2/15/13

Every Day an Intriguing Novel that Probes Identity Questions


 EVERY DAY  (20120
By David Levithan
Knopf, ISBN 978-0307931887
* * * *

Remember the movie Groundhog Day in which Bill Murray’s character got stuck in a repeating loop in which each day was a fresh February 2 no matter how the previous day ended? Author David Levithan takes this to another level. What if you had no body of your own and every day of your life you inhabited someone else’s body and memories for exactly one day?

Every Day is classified as a young adult novel, but it’s a bit like The Hobbit or The Hunger Games series in that it’s well written and can be enjoyed by readers of all ages. Its protagonist is certainly among the most elusive of recent literature in that he/she/it is, by most measures, a rather typical 16-year-old who simply doesn’t exist corporeally and has no memory of ever having done so. For sake of organizing its own conscience independently of its hosts, it calls itself A, but it doesn’t spend a lot of time working a detailed identity. A has no control over where it will awake or inhabit. A has been male and female, straight, and gay. A has awoken inside athletes’ bodies, a Beyoncé look-alike shell, those of corpulent slobs, and those of drug addicts. A has been rich and poor, of different races, and a non-English speaker.

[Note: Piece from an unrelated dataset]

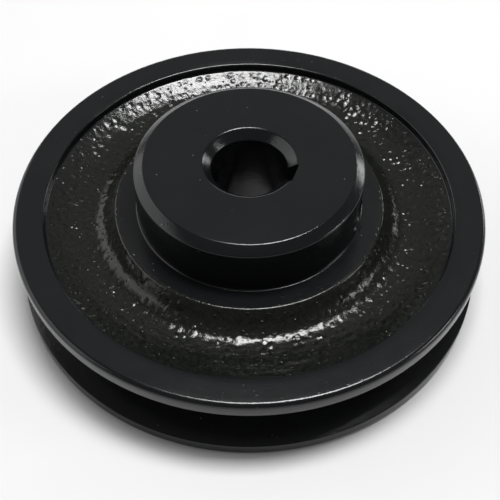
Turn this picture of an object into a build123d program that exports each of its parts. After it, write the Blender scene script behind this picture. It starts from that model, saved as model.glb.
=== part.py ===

If you were A and had never known any other existence, would it seem odd to you? Would you try to break the cycle? Probably not, unless something snapped you to another level of awareness. In A’s case, it’s an encounter with Rhiannon. In the most typical of all sixteen-year-old experiences, A has fallen in love. Rhiannon is in a bad high school romance with a jerk named Justin, whose body A used and reformed for a day. Can A express love for Rhiannon? Once A thinks about it, who would believe such a story, let alone put up with the logistical problems associated with being with someone whose physical presence changes every day? Moreover, A has learned to erase (most) of the 24-hour memories of his hosts and adheres to a strict non-interference policy. In other words, A has always been a good houseguest. But there’s something about Rhiannon that calls A back to her. Can he violate his own code? Would doing so trip unleash chaos theory’s butterfly effect?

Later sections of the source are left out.